*DATASET ENTRIES:*
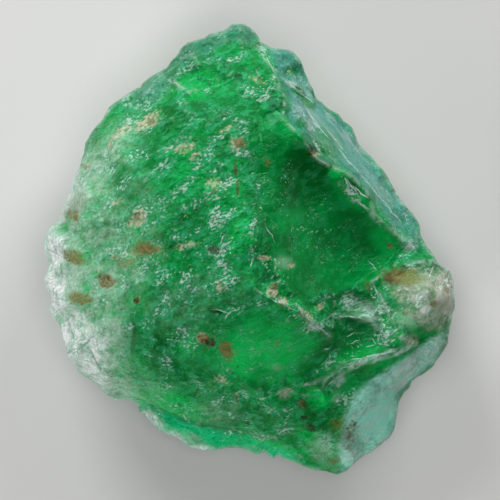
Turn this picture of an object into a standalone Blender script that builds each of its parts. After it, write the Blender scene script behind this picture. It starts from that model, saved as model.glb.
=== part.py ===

--

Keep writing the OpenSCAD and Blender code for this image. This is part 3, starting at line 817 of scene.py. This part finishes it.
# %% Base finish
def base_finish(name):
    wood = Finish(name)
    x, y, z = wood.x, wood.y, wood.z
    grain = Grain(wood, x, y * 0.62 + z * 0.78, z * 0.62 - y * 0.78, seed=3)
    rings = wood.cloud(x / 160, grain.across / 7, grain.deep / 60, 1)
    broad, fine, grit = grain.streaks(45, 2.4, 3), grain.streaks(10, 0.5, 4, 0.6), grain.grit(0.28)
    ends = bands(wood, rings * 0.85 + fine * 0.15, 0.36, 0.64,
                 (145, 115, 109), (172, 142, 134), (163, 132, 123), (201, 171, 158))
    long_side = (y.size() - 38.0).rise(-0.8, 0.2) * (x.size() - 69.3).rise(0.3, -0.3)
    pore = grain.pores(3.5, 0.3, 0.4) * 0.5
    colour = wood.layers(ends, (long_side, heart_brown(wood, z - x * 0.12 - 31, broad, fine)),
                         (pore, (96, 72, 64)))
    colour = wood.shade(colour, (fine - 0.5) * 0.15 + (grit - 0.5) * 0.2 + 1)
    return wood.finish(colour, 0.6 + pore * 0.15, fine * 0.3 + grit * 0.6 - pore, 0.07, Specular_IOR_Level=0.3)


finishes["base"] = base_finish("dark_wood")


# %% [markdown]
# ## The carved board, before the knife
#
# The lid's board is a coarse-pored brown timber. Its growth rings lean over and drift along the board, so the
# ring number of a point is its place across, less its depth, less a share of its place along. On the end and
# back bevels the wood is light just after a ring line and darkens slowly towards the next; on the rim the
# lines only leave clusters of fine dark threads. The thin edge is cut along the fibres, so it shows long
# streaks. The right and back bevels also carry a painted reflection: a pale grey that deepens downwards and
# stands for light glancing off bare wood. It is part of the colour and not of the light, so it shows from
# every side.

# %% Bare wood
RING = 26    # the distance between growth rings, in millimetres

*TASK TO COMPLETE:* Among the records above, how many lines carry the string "Blender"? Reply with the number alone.

*ANSWER TO THE EXERCISE:* 2